The European Medicines Agency (EMA) has published its Brexit Preparedness Business Continuity Plan. The objective of this plan is to ensure that EMA’s operations continue, and that the risk to public health is reduced as far as possible, as the Agency prepares to relocate to a new host city.
The plan, which was presented to the EMA Management Board in October 2017, describes procedures by which EMA has categorised and prioritised its activities and how the Agency will reassign resources, when necessary, to ensure continuation of its core activities.
The plan discusses three levels of priority. Earlier this year, the EMA began to re-evaluate and reduce activities considered to be ‘category 3 activities’, in an attempt to make available 43 members of staff to focus purely on the UK’s withdrawal from the EU and the EMA’s relocation. Activities such as the development of the European Medicines Web Portal and EMA’s contribution to the e-submission project were temporarily suspended to achieve this. In the mid-to-long term, EMA will reconsider the need for these activities so as to not undermine the quality of the Agency’s work, its planning, and the expectations of stakeholders.
Category 2 activities, such as the proactive publication of clinical data, and a number of initiatives aimed at promoting availability of medicines, will be maintained for as long as possible, workload and staffing situation permitting, in order to maintain the development of new medicines. Category 1 activities, the highest priority, relate to the assessment and safety monitoring of medicines or are vital to maintaining the infrastructure of the European regulatory system for medicines.
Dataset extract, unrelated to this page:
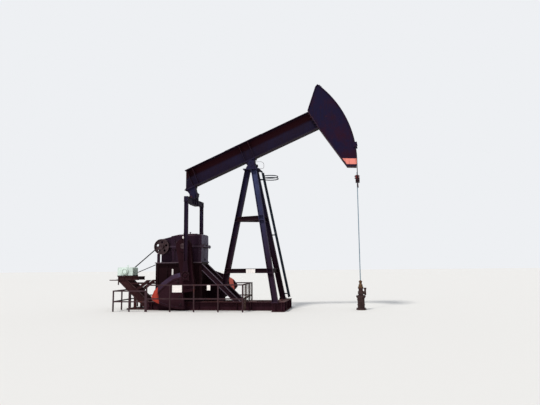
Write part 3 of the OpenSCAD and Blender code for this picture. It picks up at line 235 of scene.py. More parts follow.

EMA consider the continuation of these activities to be crucial, as a disruption would almost immediately have a detrimental effect on the health and well-being of citizens in Europe and would also jeopardise production and distribution of medicines in the EU.
The plan will be continuously reviewed and adapted as necessary. Further iterations will also take into account various scenarios for staff losses and how these may affect the delivery of category 1 and 2 activities. Whilst the EMA has made the development of staff retention support measures a primary focus, unexpected higher, faster or more permanent loss of staff as a consequence of the Agency’s relocation may lead to a situation in which EMA’s operations can no longer be maintained.
The EMA plans to provide further updates on the implementation of its business continuity plan as necessary.